▶ **The problem**: Lines before the one containing "cad_parts[node].hide_render = cad_parts[node].hide_viewport" are left out; copy that line and every later line through the end of the data exactly.

■ ■ ■ ■

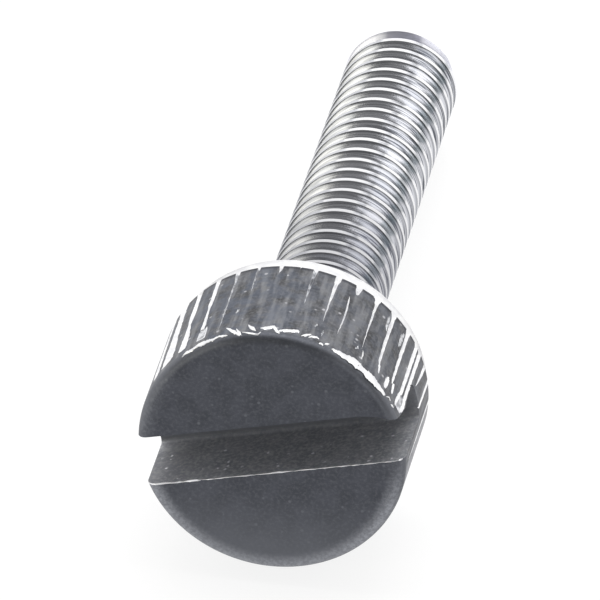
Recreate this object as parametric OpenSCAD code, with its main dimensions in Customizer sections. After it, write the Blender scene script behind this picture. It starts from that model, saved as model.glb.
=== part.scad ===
// Thumb screw, turned from one bar: a tall knurled head with a
// screwdriver slot across its face, and an M4 shank.
//
// The screw is drawn upright on its own axis, face down at height 0
// and tip up. It is then laid down as it comes to rest on a table:
// the head towards -Y, the tip towards +Y, touching the table at the
// back end of the knurl and at the tip, with the table at Z = 0.
// All sizes are in millimetres and degrees.

/* [Head] */
// Diameter over the knurl
head_d = 9; // [7:0.1:14]
// Height of the head, from its slotted face to its underside
head_h = 5.4; // [4.5:0.1:9]
// Radius of the rounded edge round the slotted face
face_round = 0.35; // [0.1:0.05:0.6]
// Length of the plain collar behind the knurl
collar_len = 0.77; // [0.4:0.01:1.2]
// Step down from the floor of the knurl's grooves to the collar
collar_step = 0.01; // [0.01:0.01:0.2]
// Chamfer on the collar's back edge
collar_chamfer = 0.05; // [0.02:0.01:0.2]

/* [Knurl] */
// Full teeth round the head
knurl_teeth = 37; // [24:1:44]
// Angle of the narrow tooth where the knurl closes on itself
knurl_seam = 6.2; // [4:0.1:7]
// Depth of the grooves
knurl_depth = 0.17; // [0.1:0.01:0.3]
// Width of each groove at the top of the teeth
groove_w = 0.17; // [0.1:0.01:0.3]
// Distance from the face to the front end of the grooves
knurl_start = 0.3; // [0:0.05:0.6]

/* [Slot] */
// Width of the screwdriver slot
slot_w = 1.8; // [0.8:0.1:2.4]
// Depth of the slot below the face
slot_depth = 2.9; // [1.5:0.1:3.5]
// Distance of the slot's centre line from the screw's axis
slot_offset = 0.18; // [0:0.01:0.3]
// Turn of the slot from level, seen from the front
slot_angle = 13.6; // [-30:0.1:30]
// Radius in the two corners of the slot's floor
slot_fillet = 0.25; // [0.1:0.05:0.4]

/* [Shank] */
// Outside diameter of the thread
thread_d = 4; // [2:0.5:6]
// Length from the underside of the head to the tip
thread_len = 20; // [6:1:40]
// Chamfer at the tip
tip_chamfer = 0.4; // [0.2:0.1:0.6]

/* [Hidden] */
$fn = 96;

head_r = head_d / 2;
collar_r = head_r - knurl_depth - collar_step;
thread_r = thread_d / 2;
full_len = head_h + thread_len;

// Heights along the axis, from the slotted face
knurl_end = head_h - collar_len;
tip_edge = full_len - tip_chamfer;

// The angle from one groove to the next, and the angle about the axis
// of the side that faces the table. The screw stands on the two edges
// of the groove that is there.
tooth_angle = (360 - knurl_seam) / knurl_teeth;
table_side = 90;

// How the screw lies: the tip is lower than the head because the shank
// is thinner, so the axis dips by this angle
rest_tilt = atan((head_r - thread_r) / (tip_edge - knurl_end));
rest_height = head_r * cos(rest_tilt) + knurl_end * sin(rest_tilt);

// Ends of the laid screw along Y, measured from the centre of the face:
// the rounded lower edge of the face, and the upper edge of the tip
front_y = face_round * (cos(rest_tilt) - 1) - (head_r - face_round) * sin(rest_tilt);
back_y = full_len * cos(rest_tilt) + (thread_r - tip_chamfer) * sin(rest_tilt);

// A cut runs past the surface it leaves through by this much
past = 1;

// Half outline of the head, turned about the axis. The edge round the
// face is added to it by face_corner().
module head_outline() {
    polygon([
        [0, 0],
        [head_r - face_round, 0],
        [head_r - face_round, face_round],
        [head_r, face_round],
        [head_r, knurl_end],
        [collar_r, knurl_end],
        [collar_r, head_h - collar_chamfer],
        [collar_r - collar_chamfer, head_h],
        [0, head_h],
    ]);
}

module face_corner() {
    translate([head_r - face_round, face_round])
        intersection() {
            circle(r = face_round);
            translate([0, -face_round])
                square(face_round);
        }
}

module head_blank() {
    rotate_extrude()
        union() {
            head_outline();
            face_corner();
        }
}

// One V groove of the knurl, at angle 0. It runs out over the collar.
module knurl_groove() {
    slope = groove_w / 2 / knurl_depth;
    top = past * slope;
    translate([0, 0, knurl_start])
        linear_extrude(height = head_h + past)
            polygon([
                [head_r - knurl_depth, 0],
                [head_r + past, groove_w / 2 + top],
                [head_r + past, -groove_w / 2 - top],
            ]);
}

// The grooves start at one side of the narrow tooth and end at the other
module knurl_grooves() {
    for (i = [0 : knurl_teeth])
        rotate([0, 0, table_side + (i - floor(knurl_teeth / 2)) * tooth_angle])
            knurl_groove();
}

// Cross-section of the slot: the floor's corners are rounded
module slot_section() {
    straight = slot_depth - slot_fillet;
    translate([-slot_w / 2, -past])
        square([slot_w, straight + past]);
    translate([-slot_w / 2 + slot_fillet, -past])
        square([slot_w - 2 * slot_fillet, slot_depth + past]);
    for (side = [-1, 1])
        translate([side * (slot_w / 2 - slot_fillet), straight])
            circle(r = slot_fillet);
}

module slot() {
    rotate([0, 0, -slot_angle])
        translate([-head_r - past, -slot_offset, 0])
            rotate([90, 0, 90])
                linear_extrude(height = head_d + 2 * past)
                    slot_section();
}

// The thread's outer surface stands as a plain cylinder
module shank() {
    translate([0, 0, head_h - past])
        cylinder(r = thread_r, h = thread_len - tip_chamfer + past);
    translate([0, 0, tip_edge])
        cylinder(r1 = thread_r, r2 = thread_r - tip_chamfer, h = tip_chamfer);
}

module upright_screw() {
    difference() {
        head_blank();
        knurl_grooves();
        slot();
    }
    shank();
}

module thumb_screw() {
    color("silver")
        translate([0, -(front_y + back_y) / 2, rest_height])
            rotate([-90 - rest_tilt, 0, 0])
                upright_screw();
}

thumb_screw();
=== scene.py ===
import math
import random

import bmesh
import bpy
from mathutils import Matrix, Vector


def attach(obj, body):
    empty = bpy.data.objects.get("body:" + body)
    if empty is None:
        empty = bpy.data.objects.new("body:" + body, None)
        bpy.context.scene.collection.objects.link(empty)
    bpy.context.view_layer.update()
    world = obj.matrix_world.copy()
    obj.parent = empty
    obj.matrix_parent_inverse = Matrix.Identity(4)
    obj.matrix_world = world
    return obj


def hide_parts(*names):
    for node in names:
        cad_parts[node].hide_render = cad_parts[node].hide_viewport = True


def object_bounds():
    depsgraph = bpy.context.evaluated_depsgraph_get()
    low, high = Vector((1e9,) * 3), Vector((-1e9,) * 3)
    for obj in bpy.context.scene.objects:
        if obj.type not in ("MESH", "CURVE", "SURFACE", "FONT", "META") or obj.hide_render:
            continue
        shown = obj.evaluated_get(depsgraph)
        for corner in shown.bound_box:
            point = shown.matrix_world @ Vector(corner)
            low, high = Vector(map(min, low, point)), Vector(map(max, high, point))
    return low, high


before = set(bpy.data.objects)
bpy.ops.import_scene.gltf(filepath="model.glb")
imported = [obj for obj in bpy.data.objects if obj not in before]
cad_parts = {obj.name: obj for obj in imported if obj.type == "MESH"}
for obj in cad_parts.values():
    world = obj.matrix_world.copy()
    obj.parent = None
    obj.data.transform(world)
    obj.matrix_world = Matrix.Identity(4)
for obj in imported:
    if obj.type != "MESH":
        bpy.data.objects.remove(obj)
cad_box = [list(corner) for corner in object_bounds()]

# ---------------------------------------------------------------------------
# Head blank
# The real head is turned on the end of the bar: a plain disc with a rounded
# edge round its face, and a thinner collar behind the knurl.
# ---------------------------------------------------------------------------
head_r = 4.5
head_h = 5.4
knurl_end = 4.63
face_round = 0.35
collar_r = 4.32
collar_chamfer = 0.05
rim_sides = 370
# Heights nearer than this count as level
level_slack = 0.001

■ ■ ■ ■

▶ **Result of this exercise**:
        cad_parts[node].hide_render = cad_parts[node].hide_viewport = True


def object_bounds():
    depsgraph = bpy.context.evaluated_depsgraph_get()
    low, high = Vector((1e9,) * 3), Vector((-1e9,) * 3)
    for obj in bpy.context.scene.objects:
        if obj.type not in ("MESH", "CURVE", "SURFACE", "FONT", "META") or obj.hide_render:
            continue
        shown = obj.evaluated_get(depsgraph)
        for corner in shown.bound_box:
            point = shown.matrix_world @ Vector(corner)
            low, high = Vector(map(min, low, point)), Vector(map(max, high, point))
    return low, high


before = set(bpy.data.objects)
bpy.ops.import_scene.gltf(filepath="model.glb")
imported = [obj for obj in bpy.data.objects if obj not in before]
cad_parts = {obj.name: obj for obj in imported if obj.type == "MESH"}
for obj in cad_parts.values():
    world = obj.matrix_world.copy()
    obj.parent = None
    obj.data.transform(world)
    obj.matrix_world = Matrix.Identity(4)
for obj in imported:
    if obj.type != "MESH":
        bpy.data.objects.remove(obj)
cad_box = [list(corner) for corner in object_bounds()]

# ---------------------------------------------------------------------------
# Head blank
# The real head is turned on the end of the bar: a plain disc with a rounded
# edge round its face, and a thinner collar behind the knurl.
# ---------------------------------------------------------------------------
head_r = 4.5
head_h = 5.4
knurl_end = 4.63
face_round = 0.35
collar_r = 4.32
collar_chamfer = 0.05
rim_sides = 370
# Heights nearer than this count as level
level_slack = 0.001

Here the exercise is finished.